# Task objective
Write the material out again in full, exactly.

>> Start Data excerpt

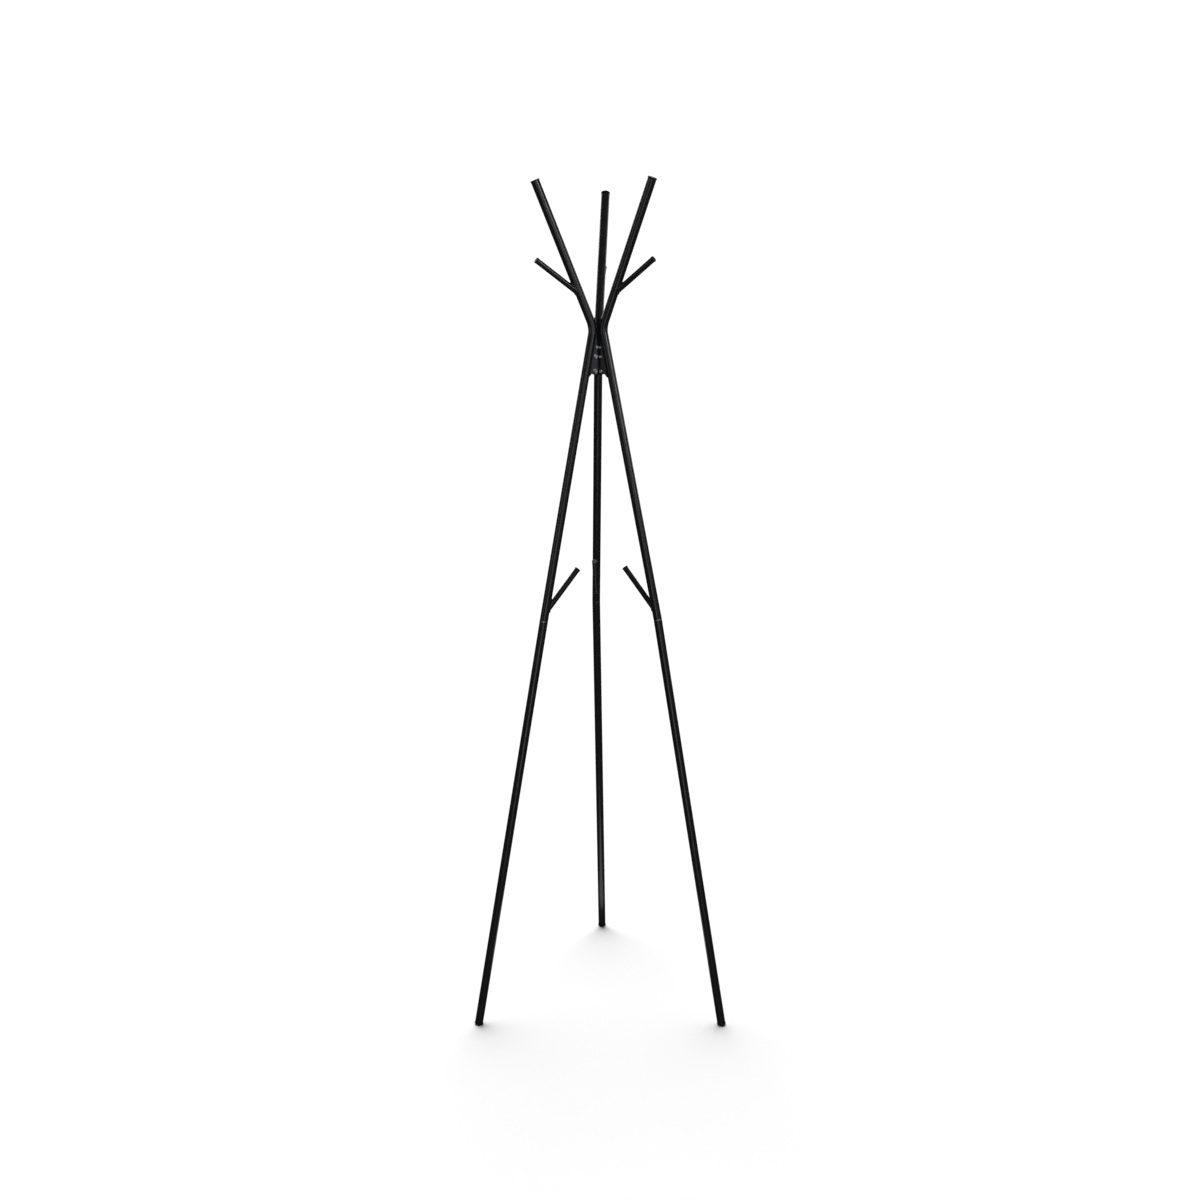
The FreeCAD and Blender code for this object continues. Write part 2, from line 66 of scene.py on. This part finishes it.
def noise(nt, scale, detail=4.0, rough=0.5, coord="Object", stretch=None):
    tc = nt.nodes.new("ShaderNodeTexCoord")
    n = nt.nodes.new("ShaderNodeTexNoise")
    n.inputs["Scale"].default_value = scale
    n.inputs["Detail"].default_value = detail
    n.inputs["Roughness"].default_value = rough
    if stretch:
        mp = nt.nodes.new("ShaderNodeMapping")
        mp.inputs["Scale"].default_value = stretch
        nt.links.new(tc.outputs[coord], mp.inputs["Vector"])
        nt.links.new(mp.outputs["Vector"], n.inputs["Vector"])
    else:
        nt.links.new(tc.outputs[coord], n.inputs["Vector"])
    return n


def ramp(nt, source, stops):
    r = nt.nodes.new("ShaderNodeValToRGB")
    while len(r.color_ramp.elements) < len(stops):
        r.color_ramp.elements.new(0.5)
    for e, (pos, col) in zip(r.color_ramp.elements, stops):
        e.position = pos
        e.color = col if len(col) == 4 else (*col, 1)
    nt.links.new(source, r.inputs["Fac"])
    return r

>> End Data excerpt

# Answer to this exercise
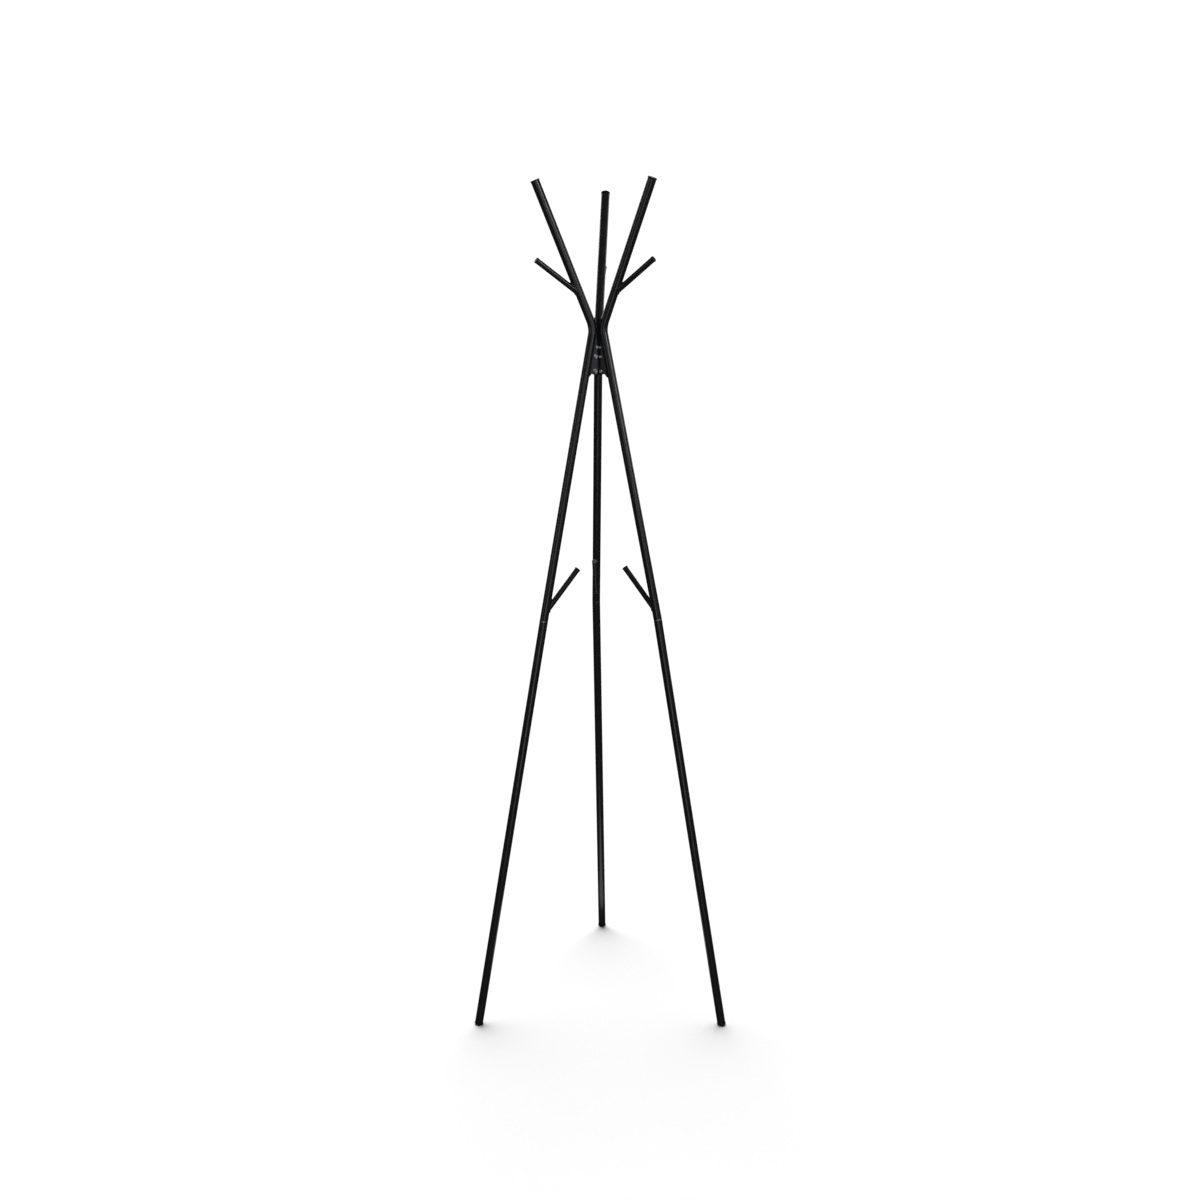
The FreeCAD and Blender code for this object continues. Write part 2, from line 66 of scene.py on. This part finishes it.
def noise(nt, scale, detail=4.0, rough=0.5, coord="Object", stretch=None):
    tc = nt.nodes.new("ShaderNodeTexCoord")
    n = nt.nodes.new("ShaderNodeTexNoise")
    n.inputs["Scale"].default_value = scale
    n.inputs["Detail"].default_value = detail
    n.inputs["Roughness"].default_value = rough
    if stretch:
        mp = nt.nodes.new("ShaderNodeMapping")
        mp.inputs["Scale"].default_value = stretch
        nt.links.new(tc.outputs[coord], mp.inputs["Vector"])
        nt.links.new(mp.outputs["Vector"], n.inputs["Vector"])
    else:
        nt.links.new(tc.outputs[coord], n.inputs["Vector"])
    return n


def ramp(nt, source, stops):
    r = nt.nodes.new("ShaderNodeValToRGB")
    while len(r.color_ramp.elements) < len(stops):
        r.color_ramp.elements.new(0.5)
    for e, (pos, col) in zip(r.color_ramp.elements, stops):
        e.position = pos
        e.color = col if len(col) == 4 else (*col, 1)
    nt.links.new(source, r.inputs["Fac"])
    return r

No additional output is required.